— START Provided material —

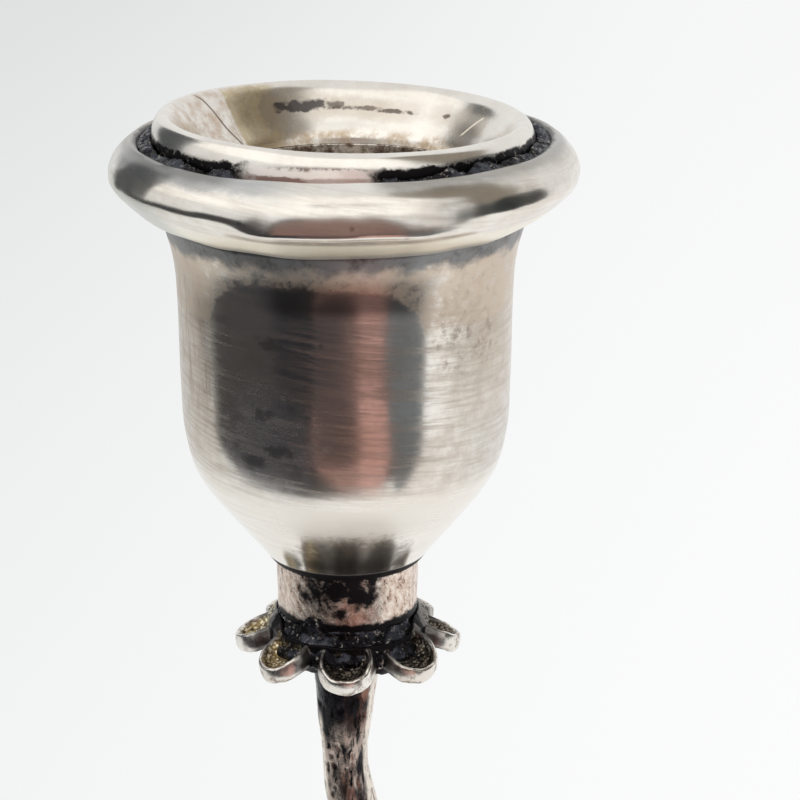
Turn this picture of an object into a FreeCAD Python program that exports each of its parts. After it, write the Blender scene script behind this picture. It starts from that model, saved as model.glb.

— END Provided material —
— START Provided material —

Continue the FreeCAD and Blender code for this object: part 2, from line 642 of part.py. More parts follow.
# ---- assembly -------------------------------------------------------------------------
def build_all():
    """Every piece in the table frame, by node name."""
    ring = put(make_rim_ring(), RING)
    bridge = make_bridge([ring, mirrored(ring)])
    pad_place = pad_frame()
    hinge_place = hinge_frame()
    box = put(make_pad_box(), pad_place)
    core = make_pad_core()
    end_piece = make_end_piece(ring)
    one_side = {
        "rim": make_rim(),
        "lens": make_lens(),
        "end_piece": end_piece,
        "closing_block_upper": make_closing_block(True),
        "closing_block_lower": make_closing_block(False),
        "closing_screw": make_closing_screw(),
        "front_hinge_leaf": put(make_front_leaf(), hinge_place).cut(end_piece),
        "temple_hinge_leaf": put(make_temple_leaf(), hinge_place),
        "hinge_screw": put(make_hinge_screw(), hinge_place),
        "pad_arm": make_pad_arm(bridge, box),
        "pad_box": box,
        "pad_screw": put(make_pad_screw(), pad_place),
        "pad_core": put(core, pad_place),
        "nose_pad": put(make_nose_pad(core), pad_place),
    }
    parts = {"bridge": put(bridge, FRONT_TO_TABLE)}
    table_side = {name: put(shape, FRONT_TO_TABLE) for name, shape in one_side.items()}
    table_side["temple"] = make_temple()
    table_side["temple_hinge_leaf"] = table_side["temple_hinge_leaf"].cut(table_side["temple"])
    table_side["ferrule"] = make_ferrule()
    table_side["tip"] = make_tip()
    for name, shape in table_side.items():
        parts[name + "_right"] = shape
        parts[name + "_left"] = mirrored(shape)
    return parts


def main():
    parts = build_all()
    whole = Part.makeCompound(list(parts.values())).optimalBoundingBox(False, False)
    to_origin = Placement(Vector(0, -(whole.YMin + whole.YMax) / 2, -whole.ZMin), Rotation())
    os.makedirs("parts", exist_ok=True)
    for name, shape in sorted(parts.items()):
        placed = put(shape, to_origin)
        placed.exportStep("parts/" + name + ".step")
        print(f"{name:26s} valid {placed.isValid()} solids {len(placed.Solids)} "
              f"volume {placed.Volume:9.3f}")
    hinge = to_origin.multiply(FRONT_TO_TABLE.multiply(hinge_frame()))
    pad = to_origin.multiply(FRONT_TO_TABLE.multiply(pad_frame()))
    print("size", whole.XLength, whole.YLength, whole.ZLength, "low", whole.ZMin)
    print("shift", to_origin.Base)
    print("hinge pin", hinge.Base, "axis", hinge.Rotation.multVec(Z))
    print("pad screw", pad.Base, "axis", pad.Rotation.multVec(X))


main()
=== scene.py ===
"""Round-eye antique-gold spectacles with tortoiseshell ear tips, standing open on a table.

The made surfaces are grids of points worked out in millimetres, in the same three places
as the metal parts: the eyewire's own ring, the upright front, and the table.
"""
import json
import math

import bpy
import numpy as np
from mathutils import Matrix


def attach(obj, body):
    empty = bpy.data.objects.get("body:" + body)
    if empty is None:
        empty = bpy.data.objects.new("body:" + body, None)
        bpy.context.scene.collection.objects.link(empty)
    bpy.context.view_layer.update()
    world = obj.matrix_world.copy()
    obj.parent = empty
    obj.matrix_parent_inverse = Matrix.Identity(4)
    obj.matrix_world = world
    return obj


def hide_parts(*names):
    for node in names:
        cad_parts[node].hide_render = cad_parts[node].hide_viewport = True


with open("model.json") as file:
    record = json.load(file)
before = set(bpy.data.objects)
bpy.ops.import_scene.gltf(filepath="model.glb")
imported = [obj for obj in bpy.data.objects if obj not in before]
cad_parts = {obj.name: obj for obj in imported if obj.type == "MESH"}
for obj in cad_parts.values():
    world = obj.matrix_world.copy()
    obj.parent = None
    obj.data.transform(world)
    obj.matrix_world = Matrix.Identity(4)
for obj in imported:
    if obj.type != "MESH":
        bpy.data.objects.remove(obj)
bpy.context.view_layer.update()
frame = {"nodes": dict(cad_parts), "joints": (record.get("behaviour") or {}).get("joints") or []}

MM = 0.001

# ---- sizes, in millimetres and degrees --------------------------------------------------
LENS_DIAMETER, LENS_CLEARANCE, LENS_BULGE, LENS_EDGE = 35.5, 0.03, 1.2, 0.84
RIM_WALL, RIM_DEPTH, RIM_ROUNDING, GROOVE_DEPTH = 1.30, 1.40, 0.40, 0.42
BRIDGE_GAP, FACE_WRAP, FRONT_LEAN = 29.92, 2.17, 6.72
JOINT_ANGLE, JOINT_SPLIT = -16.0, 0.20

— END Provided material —
— START Provided material —

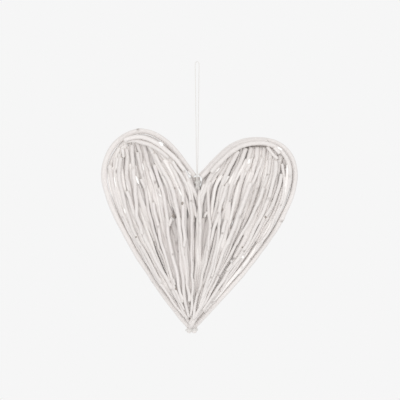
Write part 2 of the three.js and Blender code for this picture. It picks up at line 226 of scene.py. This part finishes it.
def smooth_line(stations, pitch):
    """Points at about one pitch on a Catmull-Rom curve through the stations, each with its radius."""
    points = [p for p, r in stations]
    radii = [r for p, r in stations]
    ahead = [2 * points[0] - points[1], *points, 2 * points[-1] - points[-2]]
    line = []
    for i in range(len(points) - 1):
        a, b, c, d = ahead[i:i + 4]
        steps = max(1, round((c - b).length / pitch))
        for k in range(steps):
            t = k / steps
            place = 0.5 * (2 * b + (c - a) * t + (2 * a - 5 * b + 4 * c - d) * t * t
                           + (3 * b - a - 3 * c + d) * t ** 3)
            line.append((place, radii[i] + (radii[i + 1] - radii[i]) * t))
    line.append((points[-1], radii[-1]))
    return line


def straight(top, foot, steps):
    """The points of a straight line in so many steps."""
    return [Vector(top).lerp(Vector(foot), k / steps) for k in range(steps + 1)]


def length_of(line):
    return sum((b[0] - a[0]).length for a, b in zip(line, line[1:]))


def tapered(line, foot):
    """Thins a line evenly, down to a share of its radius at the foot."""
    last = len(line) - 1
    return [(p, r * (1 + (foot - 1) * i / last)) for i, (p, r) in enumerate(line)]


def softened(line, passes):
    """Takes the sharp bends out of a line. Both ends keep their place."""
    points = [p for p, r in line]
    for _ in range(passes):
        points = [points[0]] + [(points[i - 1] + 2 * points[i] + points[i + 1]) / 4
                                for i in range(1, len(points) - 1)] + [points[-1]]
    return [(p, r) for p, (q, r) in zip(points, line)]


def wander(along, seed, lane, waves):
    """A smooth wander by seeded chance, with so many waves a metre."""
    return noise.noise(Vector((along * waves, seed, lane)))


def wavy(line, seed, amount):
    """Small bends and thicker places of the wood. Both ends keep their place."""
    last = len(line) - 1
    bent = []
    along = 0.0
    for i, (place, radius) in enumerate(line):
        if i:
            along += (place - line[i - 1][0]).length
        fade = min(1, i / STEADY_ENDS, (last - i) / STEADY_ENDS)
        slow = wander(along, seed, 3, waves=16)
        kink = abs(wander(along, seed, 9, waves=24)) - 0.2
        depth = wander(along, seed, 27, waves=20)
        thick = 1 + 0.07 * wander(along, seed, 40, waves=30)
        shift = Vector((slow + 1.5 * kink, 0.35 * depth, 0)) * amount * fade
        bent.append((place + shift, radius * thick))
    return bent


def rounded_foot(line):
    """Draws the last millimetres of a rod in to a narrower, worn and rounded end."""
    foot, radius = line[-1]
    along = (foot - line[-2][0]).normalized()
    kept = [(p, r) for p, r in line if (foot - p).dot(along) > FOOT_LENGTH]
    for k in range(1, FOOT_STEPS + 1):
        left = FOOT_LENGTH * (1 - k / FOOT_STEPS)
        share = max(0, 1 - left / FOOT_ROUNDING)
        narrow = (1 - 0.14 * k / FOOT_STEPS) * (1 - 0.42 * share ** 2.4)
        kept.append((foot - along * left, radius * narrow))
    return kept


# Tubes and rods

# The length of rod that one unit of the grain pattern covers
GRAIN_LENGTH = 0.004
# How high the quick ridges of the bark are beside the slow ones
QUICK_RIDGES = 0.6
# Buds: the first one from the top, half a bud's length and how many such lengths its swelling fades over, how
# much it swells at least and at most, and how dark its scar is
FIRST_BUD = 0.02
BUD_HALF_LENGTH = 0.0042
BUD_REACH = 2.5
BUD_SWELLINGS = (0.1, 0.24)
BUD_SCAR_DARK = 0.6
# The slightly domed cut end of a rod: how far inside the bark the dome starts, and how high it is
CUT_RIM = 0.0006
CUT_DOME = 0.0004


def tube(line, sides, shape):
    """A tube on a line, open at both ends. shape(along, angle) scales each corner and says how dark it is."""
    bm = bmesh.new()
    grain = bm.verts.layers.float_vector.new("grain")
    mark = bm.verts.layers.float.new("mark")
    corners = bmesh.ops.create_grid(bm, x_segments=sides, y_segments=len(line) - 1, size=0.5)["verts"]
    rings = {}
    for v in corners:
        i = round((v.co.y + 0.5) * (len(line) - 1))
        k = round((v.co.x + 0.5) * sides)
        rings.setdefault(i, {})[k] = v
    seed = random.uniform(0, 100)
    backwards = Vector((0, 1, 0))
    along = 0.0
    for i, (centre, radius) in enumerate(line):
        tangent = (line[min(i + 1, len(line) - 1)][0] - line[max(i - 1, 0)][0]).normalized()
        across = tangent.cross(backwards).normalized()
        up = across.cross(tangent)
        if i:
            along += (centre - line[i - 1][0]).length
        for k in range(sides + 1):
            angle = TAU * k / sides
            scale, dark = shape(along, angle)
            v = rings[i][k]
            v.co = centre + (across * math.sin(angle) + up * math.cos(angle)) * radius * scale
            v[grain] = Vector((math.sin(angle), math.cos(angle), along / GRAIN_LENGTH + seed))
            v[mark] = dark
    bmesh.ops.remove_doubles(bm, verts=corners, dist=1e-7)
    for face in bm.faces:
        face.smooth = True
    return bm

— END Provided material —

● **What you have to do**
Of the entries listed above, reproduce only the lines starting at the line containing "Write part 2" and ending at the line containing "return sum((b[0] - a[0]).length". Include both, exactly as they stand.

● **The completed task**
Write part 2 of the three.js and Blender code for this picture. It picks up at line 226 of scene.py. This part finishes it.
def smooth_line(stations, pitch):
    """Points at about one pitch on a Catmull-Rom curve through the stations, each with its radius."""
    points = [p for p, r in stations]
    radii = [r for p, r in stations]
    ahead = [2 * points[0] - points[1], *points, 2 * points[-1] - points[-2]]
    line = []
    for i in range(len(points) - 1):
        a, b, c, d = ahead[i:i + 4]
        steps = max(1, round((c - b).length / pitch))
        for k in range(steps):
            t = k / steps
            place = 0.5 * (2 * b + (c - a) * t + (2 * a - 5 * b + 4 * c - d) * t * t
                           + (3 * b - a - 3 * c + d) * t ** 3)
            line.append((place, radii[i] + (radii[i + 1] - radii[i]) * t))
    line.append((points[-1], radii[-1]))
    return line


def straight(top, foot, steps):
    """The points of a straight line in so many steps."""
    return [Vector(top).lerp(Vector(foot), k / steps) for k in range(steps + 1)]


def length_of(line):
    return sum((b[0] - a[0]).length for a, b in zip(line, line[1:]))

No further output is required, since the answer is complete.